# pacman frogs and dart frog question



## tannb (Mar 29, 2008)

just a thought that you all can answer, do pacman frogs enjoy fruit flies???

Can you collect or start an ant farm with garden ants and feed to dart frogs??


----------



## nighthunte29 (Dec 28, 2008)

pacman frogs wouldnt be interested in ff's, they turn into frogs waay too big to even care about fruit flies lol
be careful about your choice of ants, remember they are poisonous in the wild cause of a certain type of ant lol


----------



## chondro13 (Aug 18, 2008)

Adult pacman frogs can manage adult mice so i very much doubt they would bother with fruit flies! 

I suppose you could start an ant colony from the wild but you would need a LOT of room to devote to a working colony, plus bear in mind that anything you collect from the wild may have parasites on them and may harm your froggies. why not start fruit fly cultures?


----------



## tannb (Mar 29, 2008)

thx, did think that jabba the pacman wouldn't care about fruit flies due to his size but you know what its like when you get a thought that you just cant get out your head .
Already have fruit fly cultures on the go was just thinking of a bit of variety for my little blue's


----------



## Darbz (Mar 22, 2009)

You can buy 'ant colony' kits...wouldn't work as a working colony as there is no queen..but it would sustain them long enough to use ants as feeder food...you can buy the actual ants through mail order too...not sure if they are wild caught or CB though...


----------



## Dan Bristow (Jan 12, 2008)

something which eats these wont be interested in fruit flies!!!!!
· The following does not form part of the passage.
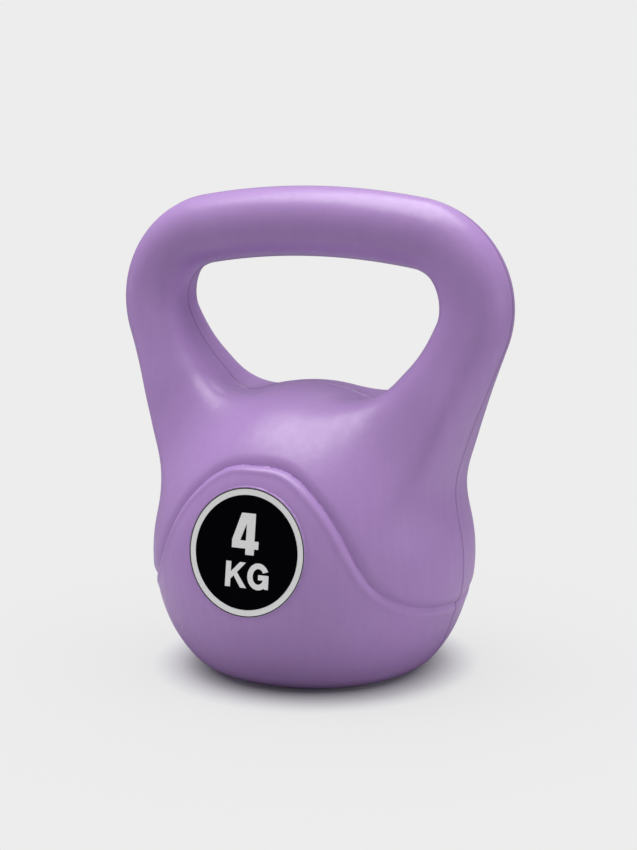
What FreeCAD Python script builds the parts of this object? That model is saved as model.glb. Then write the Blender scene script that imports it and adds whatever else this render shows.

my old ornate horned frog eating a small weaner rat!!!


----------



## tannb (Mar 29, 2008)

know what you are saying re the horned frog as mine does enjoy a mouse or two was just a nagging doubt that I had firmly planted into my head:whistling2:


----------



## jennlovesfrogs (Jan 22, 2009)

as far as I knew dart frogs couldn't eat any of our british ants. and yeh, pacmans don't eat fruitflies. they like BIG meals.


----------



## REDDEV1L (Nov 27, 2008)

I read that df's won't take any of our native species of ants, and from past experience neither will our native toads !! Well, mine didn't anyway.

Having said that, the ants from my garden were aggressive bitey little buggers when I was hoovering up their nest :whistling2: so I'd imagine they'd give the same nip to something that was trying to eat it.


----------



## jennlovesfrogs (Jan 22, 2009)

yes,, see this is what I read as well, here is a link to what dart frogs will eat.

Food


----------



## KJ Exotics (Jun 16, 2007)

I would like to say yes dartfrogs cant eat native ants. Dont try they will live in the viv.


----------



## captaincarot (Mar 20, 2008)

is it that they won't eat em or can't eat em? do you know.


----------



## jennlovesfrogs (Jan 22, 2009)

I was going on what I have been told and with what I have read. personally I don't want to risk it


----------